Be careful here. I don't remember the exact formulation, but the question is couched in such a way that York's response may be valid. He's responding to the fact that Thursday died bravely--he had the chance to flee, but returned to his men to die with them. The scene where York has to give up his horse and sabre to the returning Thursday ends with York's "No questions" remark (a meme that runs throughout the picture and acquires ever greater resonance each time it's used) and a look that shows respect. York knew that for all his faults, Thursday was no coward.

Note also that the newsmen have already developed their story. York stays mute about most of it--no good can come to the regiment by trying to set the record straight, apparently. He only offers comment on that specific question asked about Thursday's bravery or whatever it is.

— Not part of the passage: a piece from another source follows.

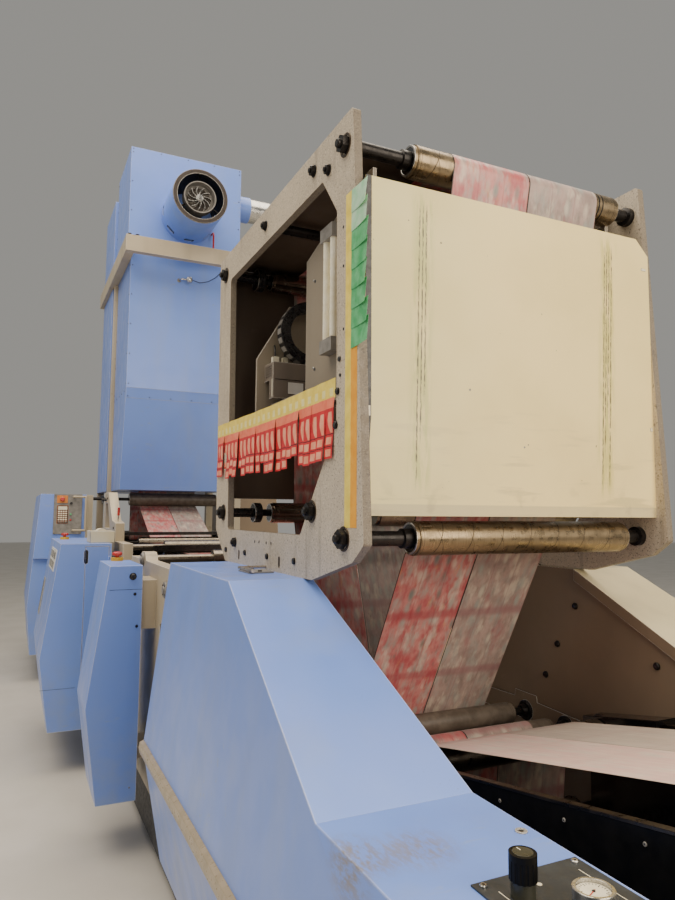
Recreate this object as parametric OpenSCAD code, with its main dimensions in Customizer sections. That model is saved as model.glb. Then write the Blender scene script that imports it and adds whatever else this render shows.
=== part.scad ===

Title: Re: Fort Apache (1948)
Post by: drinkanddestroy on March 05, 2012, 06:32:11 AM
just looked on YouTube and found that scene; it's at 4:40 of this video http://www.youtube.com/watch?v=tW0_O_R4W6A
(I was wrong about Thursday's daughter and son in law being in the room at the time). But the part when the reporter describes "Thursday's Charge," and York says "Correct in every detail," does he really believe that?


Title: Re: Fort Apache (1948)
Post by: dave jenkins on March 05, 2012, 09:20:54 AM
No, he doesn't believe that, he's just allowing the reporters to proceed with the official line. But a few moments earlier he says what he really feels about Thursday: "No man died more gallantly. Or achieved more glory for his regiment." York respects a noble death; he also prizes the honor of the regiment above all things. And Ford himself is sympathetic to both positions.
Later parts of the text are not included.